◆ Problem requirements
Locate every line that holds the string "each" and copy it.
>> Begin Entries provided
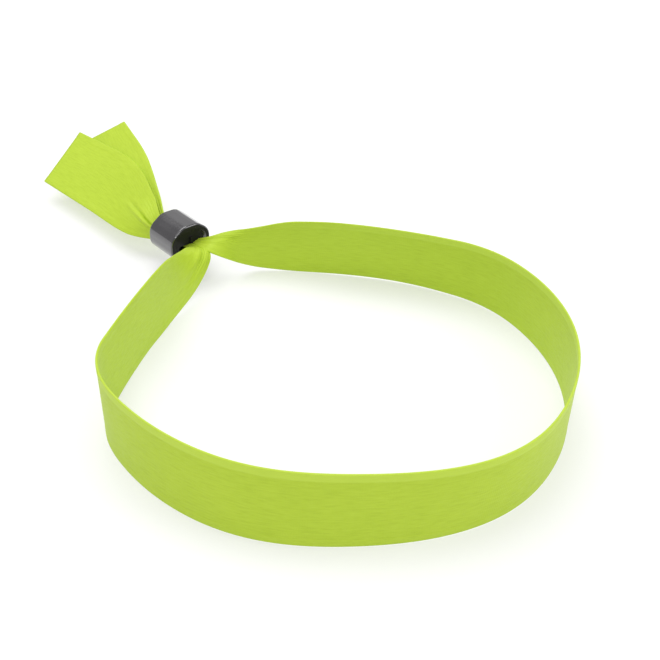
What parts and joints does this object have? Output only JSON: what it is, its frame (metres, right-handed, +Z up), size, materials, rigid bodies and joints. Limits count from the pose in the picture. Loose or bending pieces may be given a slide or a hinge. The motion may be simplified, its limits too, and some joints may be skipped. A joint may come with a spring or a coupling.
{
  "type": "slide-lock ribbon wristband",
  "caption": "Flat woven ribbon bent into an upright wrist loop, with both gathered ends held in a small one-way slide-lock bead and two free tails behind it.",
  "frame": {"origin": "on the resting plane, on the line of the bead's slide axis, beside the middle of the loop", "axes": "+Z up along the wrist; +X along the bead's slide axis, from the tails and bead towards the far side of the loop; +Y to the left when looking along +X"},
  "size_m": [0.1424, 0.0849, 0.015],
  "materials": {
    "ribbon": "satin",
    "bead": "gloss"
  },
  "bodies": {
    "ribbon": {"ribbon_band": "ribbon", "gather_left": "ribbon", "gather_right": "ribbon", "throat_left": "ribbon", "throat_right": "ribbon", "tail_over": "ribbon", "tail_under": "ribbon"},
    "lock_bead": {"lock_bead": "bead"}
  },
  "joints": [
    {"name": "bead_slide", "type": "slide", "parent": "ribbon", "child": "lock_bead", "axis": [1, 0, 0], "range_m": [0, 0.03], "deforming": ["gather_left", "gather_right"]}
  ]
}
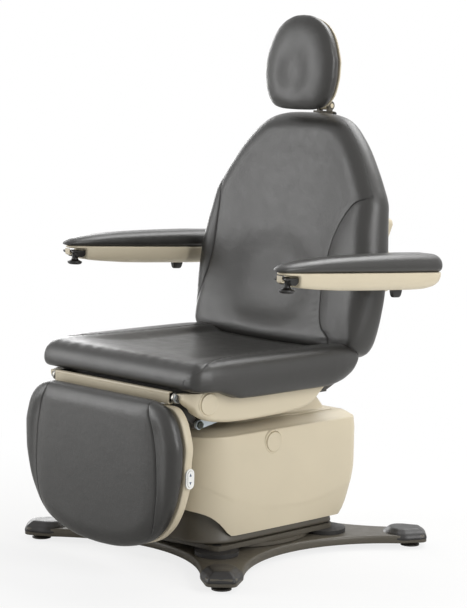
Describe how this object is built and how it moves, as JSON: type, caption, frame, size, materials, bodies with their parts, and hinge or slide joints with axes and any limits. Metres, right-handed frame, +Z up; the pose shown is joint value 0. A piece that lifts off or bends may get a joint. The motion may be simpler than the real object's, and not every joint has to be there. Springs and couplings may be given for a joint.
{
  "type": "procedure chair",
  "caption": "Powered procedure chair with a star base, telescoping lift, tilting seat, reclining backrest with level arms, small headrest and swinging leg rest.",
  "frame": {"origin": "point on the floor under the swivel axis", "axes": "+Z up; the chair faces -Y; +X is the side of the sitter's left arm"},
  "size_m": [0.9, 0.866, 1.3945],
  "materials": {
    "taupe_paint": "satin",
    "charcoal_plastic": "matt",
    "beige_shell": "satin",
    "grey_vinyl": "satin",
    "steel": "brushed",
    "dark_steel": "satin",
    "light_steel": "brushed",
    "white_plastic": "gloss",
    "plywood": "matt"
  },
  "bodies": {
    "base": {"star_base": "taupe_paint", "foot_caps": "charcoal_plastic", "levelling_feet": "dark_steel", "swivel_spindle": "steel"},
    "turntable": {"turntable_plate": "taupe_paint", "brake_pads": "charcoal_plastic", "lower_skirt": "taupe_paint", "column_outer": "steel", "lift_motor": "dark_steel"},
    "middle_stage": {"middle_skirt": "taupe_paint", "column_middle": "steel"},
    "carriage": {"main_cover": "beige_shell", "cover_caps": "beige_shell", "column_inner": "steel", "carriage_yoke": "dark_steel", "neck_cover": "beige_shell", "tilt_pin": "steel", "tilt_actuator": "dark_steel"},
    "tilt_rod_body": {"tilt_rod": "steel"},
    "seat": {"seat_frame": "dark_steel", "seat_shell": "beige_shell", "shell_caps": "beige_shell", "seat_board": "plywood", "seat_cushion": "grey_vinyl", "seat_pins": "steel", "hinge_brackets": "steel", "leg_actuator": "dark_steel", "recline_actuator": "dark_steel"},
    "recline_rod_body": {"recline_rod": "steel"},
    "leg_rod_body": {"leg_rod": "steel"},
    "back": {"back_frame": "dark_steel", "back_shell": "beige_shell", "back_cushion": "grey_vinyl", "arm_shaft": "steel", "arm_yoke": "beige_shell"},
    "mast": {"headrest_mast": "steel"},
    "head_arm": {"headrest_link": "steel"},
    "mast_button": {"headrest_button": "charcoal_plastic"},
    "head": {"headrest_shell": "beige_shell", "headrest_cushion": "grey_vinyl"},
    "leg": {"front_panel": "beige_shell", "leg_frame": "dark_steel", "crank_bolts": "dark_steel"},
    "link": {"leg_links": "light_steel"},
    "leg_slide": {"leg_shell": "beige_shell", "leg_cushion": "grey_vinyl", "leg_rails": "steel", "switch_bezel": "white_plastic"},
    "rocker": {"switch_rocker": "white_plastic"},
    "arm_hub_left": {"arm_carrier_left": "beige_shell"},
    "arm_left": {"arm_shell_left": "beige_shell", "arm_pad_left": "grey_vinyl", "arm_stop_left": "charcoal_plastic"},
    "trigger_left": {"arm_trigger_left": "charcoal_plastic"},
    "arm_hub_right": {"arm_carrier_right": "beige_shell"},
    "arm_right": {"arm_shell_right": "beige_shell", "arm_pad_right": "grey_vinyl", "arm_stop_right": "charcoal_plastic"},
    "trigger_right": {"arm_trigger_right": "charcoal_plastic"}
  },
  "joints": [
    {"name": "seat_swivel", "type": "hinge", "parent": "base", "child": "turntable", "pos_m": [0, 0, 0.04], "axis": [0, 0, 1], "range_deg": [-165, 165]},
    {"name": "middle_lift", "type": "slide", "parent": "turntable", "child": "middle_stage", "axis": [0, 0, 1], "range_m": [0, 0.17]},
    {"name": "lift", "type": "slide", "parent": "turntable", "child": "carriage", "axis": [0, 0, 1], "range_m": [0, 0.34]},
    {"name": "tilt_rod_slide", "type": "slide", "parent": "carriage", "child": "tilt_rod_body", "axis": [0, 0, 1], "range_m": [0, 0.0255]},
    {"name": "seat_tilt", "type": "hinge", "parent": "carriage", "child": "seat", "pos_m": [0, 0.06, 0.402], "axis": [-1, 0, 0], "range_deg": [0, 10]},
    {"name": "recline_rod_slide", "type": "slide", "parent": "seat", "child": "recline_rod_body", "axis": [0, -1, 0], "range_m": [0, 0.0772]},
    {"name": "leg_rod_slide", "type": "slide", "parent": "seat", "child": "leg_rod_body", "axis": [0, -1, 0], "range_m": [0, 0.162]},
    {"name": "backrest_recline", "type": "hinge", "parent": "seat", "child": "back", "pos_m": [0, 0.235, 0.47], "axis": [-1, 0, 0], "range_deg": [0, 80]},
    {"name": "leg_rest_swing", "type": "hinge", "parent": "seat", "child": "leg", "pos_m": [0, -0.395, 0.46], "axis": [-1, 0, 0], "range_deg": [0, 85]},
    {"name": "leg_link_turn", "type": "hinge", "parent": "leg", "child": "link", "pos_m": [0, -0.304, 0.381], "axis": [-1, 0, 0], "range_deg": [-85, 0]},
    {"name": "leg_rest_extend", "type": "slide", "parent": "leg", "child": "leg_slide", "axis": [0, 0, -1], "range_m": [0, 0.055]},
    {"name": "switch_rock", "type": "hinge", "parent": "leg_slide", "child": "rocker", "pos_m": [0.285, -0.401, 0.27], "axis": [0, 1, 0], "range_deg": [-6, 6], "stiffness_Nm_per_rad": 0.3},
    {"name": "headrest_height", "type": "slide", "parent": "back", "child": "mast", "axis": [0, 0.1478, 0.989], "range_m": [0, 0.12]},
    {"name": "headrest_arm_tilt", "type": "hinge", "parent": "mast", "child": "head_arm", "pos_m": [0, 0.35174, 1.15266], "axis": [-1, 0, 0], "range_deg": [0, 30]},
    {"name": "headrest_tilt", "type": "hinge", "parent": "head_arm", "child": "head", "pos_m": [0, 0.31404, 1.23196], "axis": [-1, 0, 0], "range_deg": [0, 30]},
    {"name": "headrest_button_push", "type": "slide", "parent": "mast", "child": "mast_button", "axis": [-1, 0, 0], "range_m": [0, 0.003], "stiffness_N_per_m": 800, "springref_m": -0.003},
    {"name": "arm_level_left", "type": "hinge", "parent": "back", "child": "arm_hub_left", "pos_m": [0, 0.318, 0.718], "axis": [-1, 0, 0], "range_deg": [-80, 0]},
    {"name": "arm_flip_left", "type": "hinge", "parent": "arm_hub_left", "child": "arm_left", "pos_m": [0, 0.318, 0.718], "axis": [-1, 0, 0], "range_deg": [0, 95]},
    {"name": "arm_trigger_push_left", "type": "slide", "parent": "arm_left", "child": "trigger_left", "axis": [0, 0.0576, 0.9983], "range_m": [0, 0.006], "stiffness_N_per_m": 600, "springref_m": -0.003},
    {"name": "arm_level_right", "type": "hinge", "parent": "back", "child": "arm_hub_right", "pos_m": [0, 0.318, 0.718], "axis": [-1, 0, 0], "range_deg": [-80, 0]},
    {"name": "arm_flip_right", "type": "hinge", "parent": "arm_hub_right", "child": "arm_right", "pos_m": [0, 0.318, 0.718], "axis": [-1, 0, 0], "range_deg": [0, 95]},
    {"name": "arm_trigger_push_right", "type": "slide", "parent": "arm_right", "child": "trigger_right", "axis": [0, 0.0576, 0.9983], "range_m": [0, 0.006], "stiffness_N_per_m": 600, "springref_m": -0.003}
  ],
  "couplings": [
    {"joint": "middle_lift", "follows": "lift", "ratio": 0.5},
    {"joint": "tilt_rod_slide", "follows": "seat_tilt", "m_per_rad": 0.146},
    {"joint": "recline_rod_slide", "follows": "backrest_recline", "m_per_rad": 0.05524},
    {"joint": "leg_rod_slide", "follows": "leg_rest_swing", "m_per_rad": 0.1091},
    {"joint": "leg_link_turn", "follows": "leg_rest_swing", "ratio": -1},
    {"joint": "arm_level_left", "follows": "backrest_recline", "ratio": -1},
    {"joint": "arm_level_right", "follows": "backrest_recline", "ratio": -1}
  ]
}
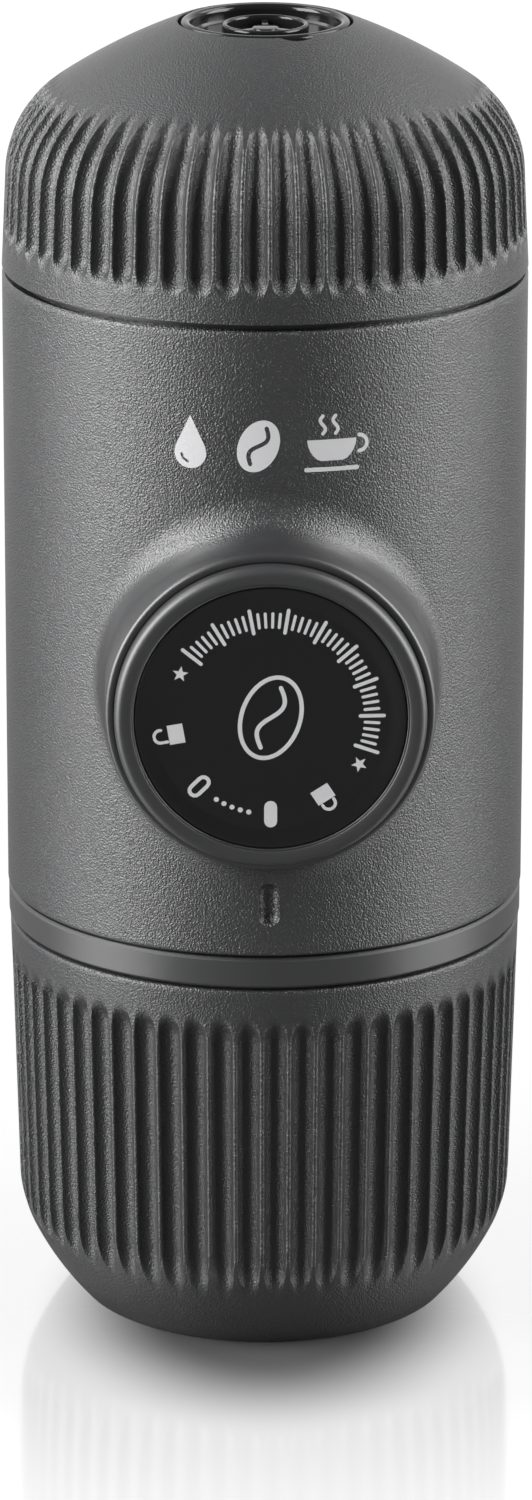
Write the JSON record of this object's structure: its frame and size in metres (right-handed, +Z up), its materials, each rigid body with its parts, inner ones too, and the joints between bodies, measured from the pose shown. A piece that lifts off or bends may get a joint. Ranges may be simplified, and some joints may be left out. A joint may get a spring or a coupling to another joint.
{
  "type": "handheld manual espresso maker",
  "caption": "Upright hand pump coffee maker with a fluted water tank, a round side pump knob, and a fluted domed cup over its outlet head.",
  "frame": {"origin": "centre of the flat base that the water tank stands on, on the body's axis", "axes": "+Z up along the body's axis, -Y out of the front through the pump knob, +X to the right as seen from the front"},
  "size_m": [0.062, 0.071, 0.1569],
  "materials": {
    "grained_grey_plastic": "fine leather-like grain, matt",
    "satin_grey_plastic": "smooth satin",
    "gloss_black_plastic": "gloss",
    "black_plastic": "fine satin",
    "white_plastic": "smooth satin",
    "seal_rubber": "matt",
    "clear_silicone": "soft matt",
    "steel_mesh": "brushed",
    "basket_steel": "drawn and brushed",
    "spring_steel": "bright drawn wire",
    "screw_steel": "plain",
    "rod_steel": "polished"
  },
  "bodies": {
    "tank": {"water_tank": "satin_grey_plastic"},
    "main_body": {"base_ring": "satin_grey_plastic", "tank_deck": "black_plastic", "tank_o_ring": "seal_rubber", "vent_valve": "clear_silicone", "inlet_strainer": "steel_mesh", "inlet_valve_seat": "black_plastic", "inlet_valve_spring": "spring_steel", "outlet_valve_spring": "spring_steel", "outlet_valve_cage": "black_plastic", "pump_block": "black_plastic", "deck_screws": "screw_steel", "head_screws": "screw_steel", "cylinder_screws": "screw_steel", "pump_cylinder": "white_plastic", "water_manifold": "black_plastic", "port_o_rings": "seal_rubber", "return_spring": "spring_steel", "body_shell": "grained_grey_plastic", "brew_head": "black_plastic", "shower_screen": "steel_mesh", "basket_gasket": "clear_silicone"},
    "inlet_poppet": {"inlet_valve": "white_plastic"},
    "outlet_poppet": {"outlet_valve": "white_plastic"},
    "piston": {"piston_rod": "rod_steel", "piston_head": "white_plastic", "piston_o_ring": "seal_rubber", "knob_screw": "screw_steel"},
    "knob": {"piston_knob": "satin_grey_plastic", "dial_plate": "gloss_black_plastic"},
    "scoop_body": {"scoop": "black_plastic"},
    "basket": {"filter_basket": "basket_steel"},
    "outlet": {"outlet_head": "black_plastic"},
    "spout_cover": {"spout_cap": "seal_rubber"},
    "cup_body": {"cup": "grained_grey_plastic"},
    "cup_stand": {"cup_foot": "gloss_black_plastic"}
  },
  "joints": [
    {"name": "body_lift", "type": "slide", "parent": "tank", "child": "main_body", "axis": [0, 0, 1], "range_m": [0, 0.03]},
    {"name": "piston_stroke", "type": "slide", "parent": "main_body", "child": "piston", "axis": [0, -1, 0], "range_m": [0, 0.022], "deforming": ["return_spring"]},
    {"name": "knob_twist", "type": "hinge", "parent": "piston", "child": "knob", "pos_m": [0, 0, 0.08395], "axis": [0, -1, 0], "range_deg": [0, 45]},
    {"name": "inlet_valve_lift", "type": "slide", "parent": "main_body", "child": "inlet_poppet", "axis": [0, 0, 1], "range_m": [0, 0.0012], "stiffness_N_per_m": 40, "springref_m": -0.002, "deforming": ["inlet_valve_spring"]},
    {"name": "outlet_valve_lift", "type": "slide", "parent": "main_body", "child": "outlet_poppet", "axis": [0, 0, 1], "range_m": [0, 0.0012], "stiffness_N_per_m": 40, "springref_m": -0.002, "deforming": ["outlet_valve_spring"]},
    {"name": "scoop_lift", "type": "slide", "parent": "main_body", "child": "scoop_body", "axis": [0, 0, 1], "range_m": [0, 0.02]},
    {"name": "basket_lift", "type": "slide", "parent": "scoop_body", "child": "basket", "axis": [0, 0, 1], "range_m": [0, 0.02]},
    {"name": "outlet_head_lift", "type": "slide", "parent": "basket", "child": "outlet", "axis": [0, 0, 1], "range_m": [0, 0.03]},
    {"name": "spout_cap_lift", "type": "slide", "parent": "outlet", "child": "spout_cover", "axis": [0, 0, 1], "range_m": [0, 0.008]},
    {"name": "cup_lift", "type": "slide", "parent": "spout_cover", "child": "cup_body", "axis": [0, 0, 1], "range_m": [0, 0.035]},
    {"name": "foot_pull", "type": "slide", "parent": "cup_body", "child": "cup_stand", "axis": [0, 0, 1], "range_m": [0, 0.006]}
  ]
}
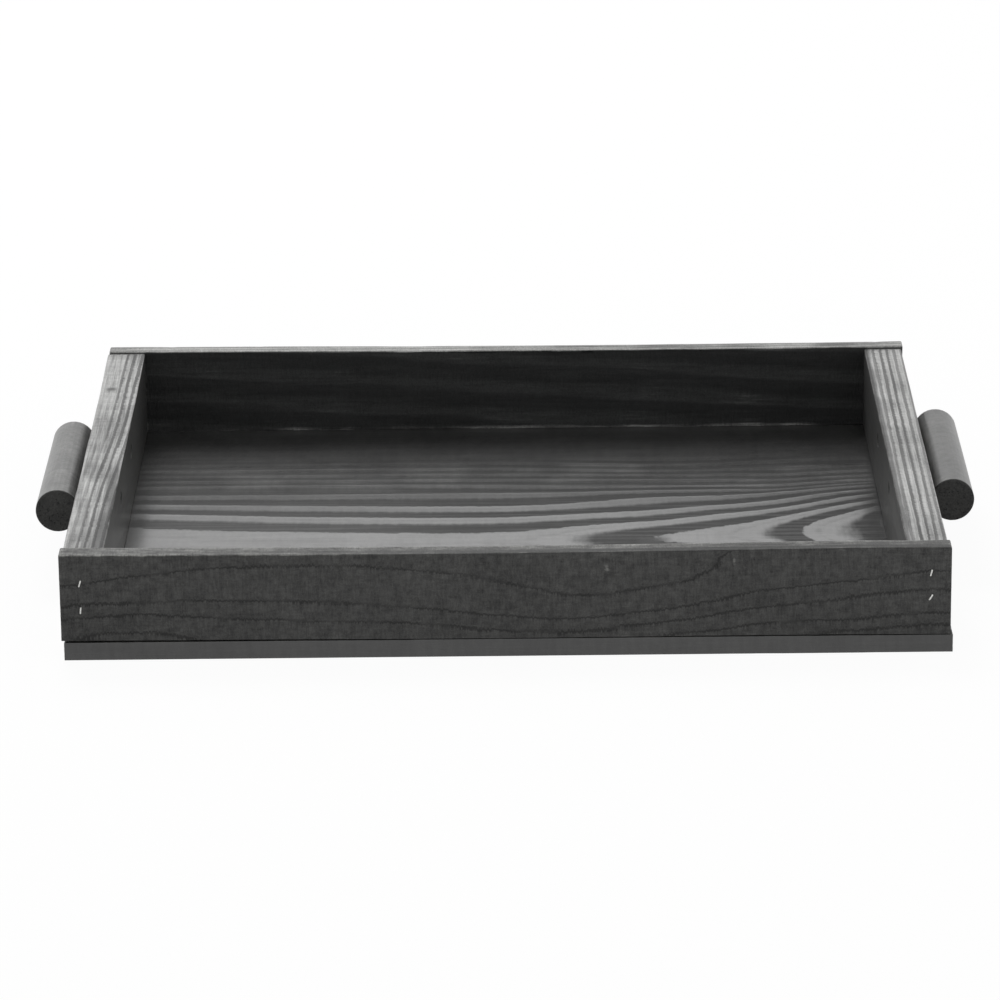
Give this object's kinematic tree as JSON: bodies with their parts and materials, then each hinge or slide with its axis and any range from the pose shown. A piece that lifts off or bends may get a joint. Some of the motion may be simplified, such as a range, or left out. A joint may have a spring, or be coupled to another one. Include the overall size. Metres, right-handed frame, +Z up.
{
  "type": "serving tray",
  "caption": "Rectangular serving tray of black-stained wood: a flat base under a low frame of boards stapled at the corners, with a round dowel grip along each end.",
  "frame": {"origin": "on the surface that the tray stands on, under the middle of the tray", "axes": "+Z up, +X to the right along the long boards with the grips at both ends, +Y from the front board to the back board"},
  "size_m": [0.4936, 0.35, 0.056],
  "materials": {
    "board_wood": "black stain, brushed grain, satin",
    "floor_wood": "black stain, satin lacquer",
    "grip_wood": "black stain, satin",
    "staple_steel": "bright wire",
    "screw_steel": "black phosphate"
  },
  "bodies": {
    "root": {"base_panel": "floor_wood", "front_board": "board_wood", "back_board": "board_wood", "left_end_board": "board_wood", "right_end_board": "board_wood", "left_grip": "grip_wood", "right_grip": "grip_wood", "corner_staple_front_left_lower": "staple_steel", "corner_staple_front_left_upper": "staple_steel", "corner_staple_back_left_lower": "staple_steel", "corner_staple_back_left_upper": "staple_steel", "corner_staple_front_right_lower": "staple_steel", "corner_staple_front_right_upper": "staple_steel", "corner_staple_back_right_lower": "staple_steel", "corner_staple_back_right_upper": "staple_steel", "base_staple_left_1": "staple_steel", "base_staple_left_2": "staple_steel", "base_staple_left_3": "staple_steel", "base_staple_left_4": "staple_steel", "base_staple_right_1": "staple_steel", "base_staple_right_2": "staple_steel", "base_staple_right_3": "staple_steel", "base_staple_right_4": "staple_steel", "grip_screw_left_front": "screw_steel", "grip_screw_left_back": "screw_steel", "grip_screw_right_front": "screw_steel", "grip_screw_right_back": "screw_steel"}
  },
  "joints": []
}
>> End Entries provided
◆ Exercise response
Write the JSON record of this object's structure: its frame and size in metres (right-handed, +Z up), its materials, each rigid body with its parts, inner ones too, and the joints between bodies, measured from the pose shown. A piece that lifts off or bends may get a joint. Ranges may be simplified, and some joints may be left out. A joint may get a spring or a coupling to another joint.
Give this object's kinematic tree as JSON: bodies with their parts and materials, then each hinge or slide with its axis and any range from the pose shown. A piece that lifts off or bends may get a joint. Some of the motion may be simplified, such as a range, or left out. A joint may have a spring, or be coupled to another one. Include the overall size. Metres, right-handed frame, +Z up.
  "caption": "Rectangular serving tray of black-stained wood: a flat base under a low frame of boards stapled at the corners, with a round dowel grip along each end.",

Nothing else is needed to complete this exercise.